In many cases, the impact on customer satisfaction is direct. For instance, consider the case when the IT department implemented a new customer support system that drastically brings down the response time of the support and thereby, the issue resolution time for the business’s customers. Inevitably, this results in higher customer satisfaction. This can be tracked with surveys, or even measured by comparing new monthly retention rates with those of the previous months.

In other cases, the process may not be so straightforward. Measuring customer satisfaction and the IT’s contribution to it can be more complex. Then again, that’s the nature of the challenge before the IT heads.

Differentiate the Company

A growing number of visionary business leaders understand the vital role played by the IT department in their organizations. This is evident in the fact that 78% of the Fortune 500 companies now have CIOs on their boards.
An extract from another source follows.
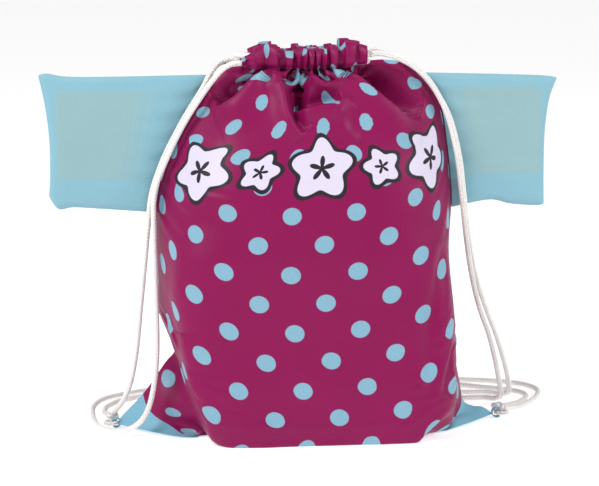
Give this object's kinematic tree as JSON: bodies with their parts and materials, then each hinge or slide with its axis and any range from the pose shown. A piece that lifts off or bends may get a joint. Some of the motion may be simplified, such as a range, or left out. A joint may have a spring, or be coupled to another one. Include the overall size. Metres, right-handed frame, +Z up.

In the increasingly digital economy, the IT department is no more just an enabler, it is a differentiator. A large number of businesses have successfully leveraged in-house technologies and IT capabilities to differentiate themselves from their competitors and appeal to their target audience. Their products and services derive significant value from the organization’s IT capabilities. In such IT-empowered companies, CIOs can calculate the value of their contributions using the cost-to-revenue ratios. They can demonstrate successfully that the cost incurred in developing the differentiation or competitive edge is directly impacting the revenues – be it improving them or sustaining them.

Summary

The business landscape is growing more complex and more competitive than ever. Every department must demonstrate the value it adds to the organization effectively in order to win its share of funding. Thankfully, there are many ways for CIOs to substantiate the business value offered by their department to the organization.